[start of Given records]
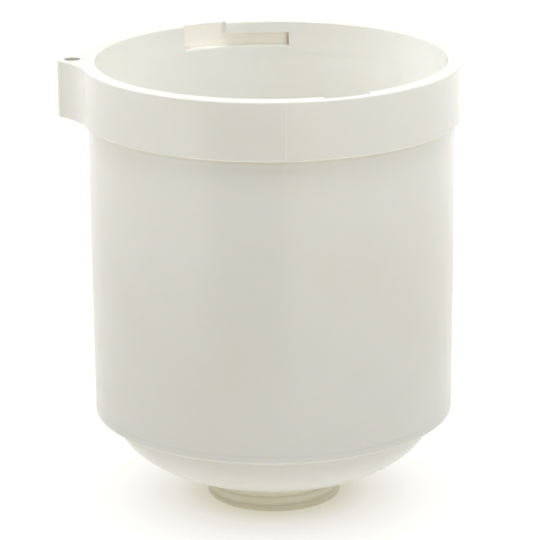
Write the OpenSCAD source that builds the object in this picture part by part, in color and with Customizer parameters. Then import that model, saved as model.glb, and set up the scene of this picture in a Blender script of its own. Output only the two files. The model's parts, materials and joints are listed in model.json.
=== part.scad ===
// Air-driven protein skimmer: the open contact vessel with its lift-out diffuser unit.
// Millimetres, +Z up. The origin is the centre of the outlet's lower edge, on which the
// vessel stands. The collar's lug points to -X.

/* [Vessel] */
// Height from the outlet's lower edge to the rim
total_h = 199; // [195:1:215]
// Outside diameter of the lock collar
collar_d = 166.5; // [166:0.5:172]
// Height of the lock collar
collar_h = 25.2; // [24:0.2:30]
// Inside diameter of the collar and barrel
bore_d = 152.8; // [152.8:0.1:153.2]
// Outside diameter of the barrel just under the collar
barrel_d = 160; // [160:0.1:160.4]
// How much the barrel's diameter shrinks from top to foot
barrel_draft = 1.2; // [0:0.1:1.6]
// Height of the barrel foot's underside
foot_z = 40.8; // [40.8:0.1:42]
// Thickness of the foot flange under the barrel
foot_h = 3.4; // [3:0.1:3.8]
// Outside diameter of the dished bottom where it leaves the foot
dish_d = 142.2; // [141:0.2:143]
// Depth of the dish's outer ellipse
dish_depth = 30.7; // [30:0.1:31.4]
// Wall of the dished bottom
dish_wall = 3.5; // [3:0.1:3.8]

/* [Bayonet slots] */
// Depth of the slots in the collar's inner wall
slot_depth = 3; // [2:0.1:3.2]
// Distance from the rim to the slot's floor
slot_floor = 11.3; // [10.5:0.1:11.5]
// Height of the ledge over the slot
ledge_h = 5.6; // [4:0.1:6]
// Angle of the slot's entry gap
entry_angle = 15.2; // [12:0.1:18]
// Angle of the run under the ledge
run_angle = 21.6; // [15:0.1:25]
// Where the first slot's run ends, counted from +X
slot_start = 84.1; // [80:0.1:90]

/* [Lug] */
// Distance from the vessel's axis to the lug's hole
lug_x = 86.2; // [85.5:0.1:88]
// Radius of the lug's tip
lug_r = 6.8; // [6:0.1:7.5]
// Radius of the concave blend between lug and collar
lug_blend = 45; // [35:1:55]
// Diameter of the lug's hole
lug_hole_d = 7; // [6:0.1:8]

/* [Outlet] */
// Outside diameter of the outlet spigot
outlet_d = 59.6; // [59.6:0.1:60]
// Bore of the outlet spigot
outlet_bore_d = 50; // [49.5:0.1:50.5]
// Number of windows round the strainer and the sleeve
window_count = 6; // [6:1:6]
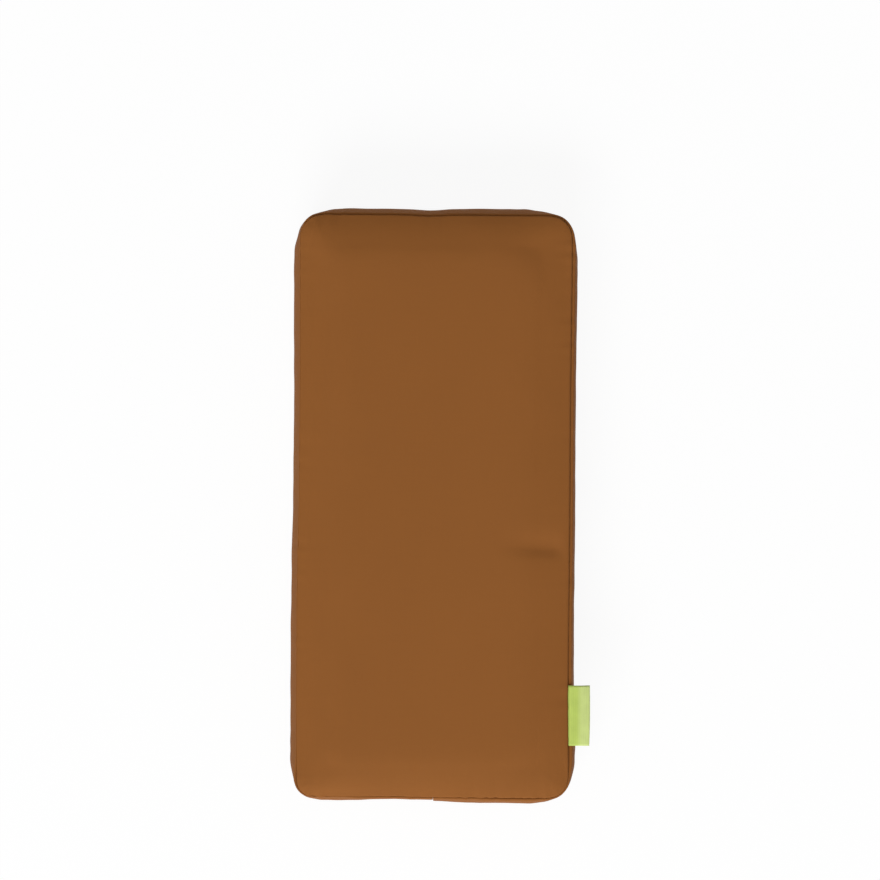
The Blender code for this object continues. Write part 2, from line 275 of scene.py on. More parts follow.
[end of Given records]
What you have to do
Output the whole listing above again, word for word.

Response below
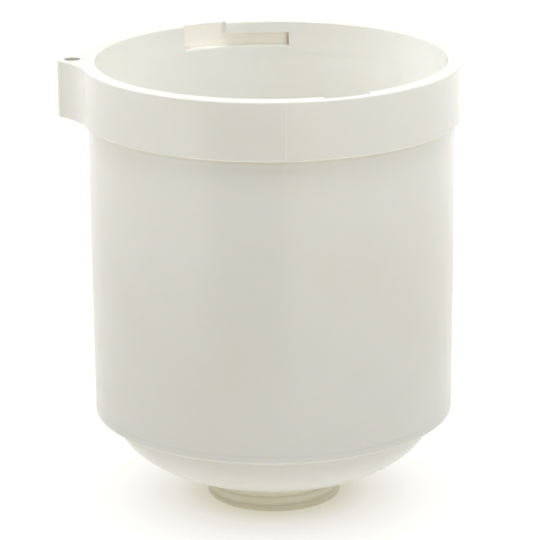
Write the OpenSCAD source that builds the object in this picture part by part, in color and with Customizer parameters. Then import that model, saved as model.glb, and set up the scene of this picture in a Blender script of its own. Output only the two files. The model's parts, materials and joints are listed in model.json.
=== part.scad ===
// Air-driven protein skimmer: the open contact vessel with its lift-out diffuser unit.
// Millimetres, +Z up. The origin is the centre of the outlet's lower edge, on which the
// vessel stands. The collar's lug points to -X.

/* [Vessel] */
// Height from the outlet's lower edge to the rim
total_h = 199; // [195:1:215]
// Outside diameter of the lock collar
collar_d = 166.5; // [166:0.5:172]
// Height of the lock collar
collar_h = 25.2; // [24:0.2:30]
// Inside diameter of the collar and barrel
bore_d = 152.8; // [152.8:0.1:153.2]
// Outside diameter of the barrel just under the collar
barrel_d = 160; // [160:0.1:160.4]
// How much the barrel's diameter shrinks from top to foot
barrel_draft = 1.2; // [0:0.1:1.6]
// Height of the barrel foot's underside
foot_z = 40.8; // [40.8:0.1:42]
// Thickness of the foot flange under the barrel
foot_h = 3.4; // [3:0.1:3.8]
// Outside diameter of the dished bottom where it leaves the foot
dish_d = 142.2; // [141:0.2:143]
// Depth of the dish's outer ellipse
dish_depth = 30.7; // [30:0.1:31.4]
// Wall of the dished bottom
dish_wall = 3.5; // [3:0.1:3.8]

/* [Bayonet slots] */
// Depth of the slots in the collar's inner wall
slot_depth = 3; // [2:0.1:3.2]
// Distance from the rim to the slot's floor
slot_floor = 11.3; // [10.5:0.1:11.5]
// Height of the ledge over the slot
ledge_h = 5.6; // [4:0.1:6]
// Angle of the slot's entry gap
entry_angle = 15.2; // [12:0.1:18]
// Angle of the run under the ledge
run_angle = 21.6; // [15:0.1:25]
// Where the first slot's run ends, counted from +X
slot_start = 84.1; // [80:0.1:90]

/* [Lug] */
// Distance from the vessel's axis to the lug's hole
lug_x = 86.2; // [85.5:0.1:88]
// Radius of the lug's tip
lug_r = 6.8; // [6:0.1:7.5]
// Radius of the concave blend between lug and collar
lug_blend = 45; // [35:1:55]
// Diameter of the lug's hole
lug_hole_d = 7; // [6:0.1:8]

/* [Outlet] */
// Outside diameter of the outlet spigot
outlet_d = 59.6; // [59.6:0.1:60]
// Bore of the outlet spigot
outlet_bore_d = 50; // [49.5:0.1:50.5]
// Number of windows round the strainer and the sleeve
window_count = 6; // [6:1:6]
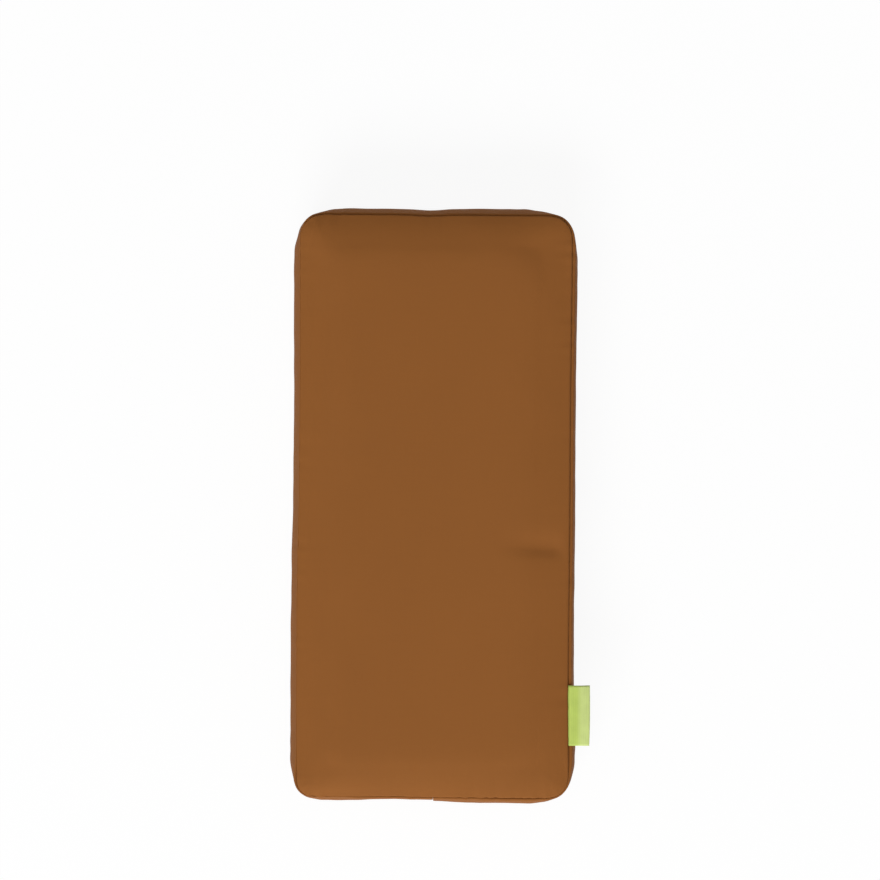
The Blender code for this object continues. Write part 2, from line 275 of scene.py on. More parts follow.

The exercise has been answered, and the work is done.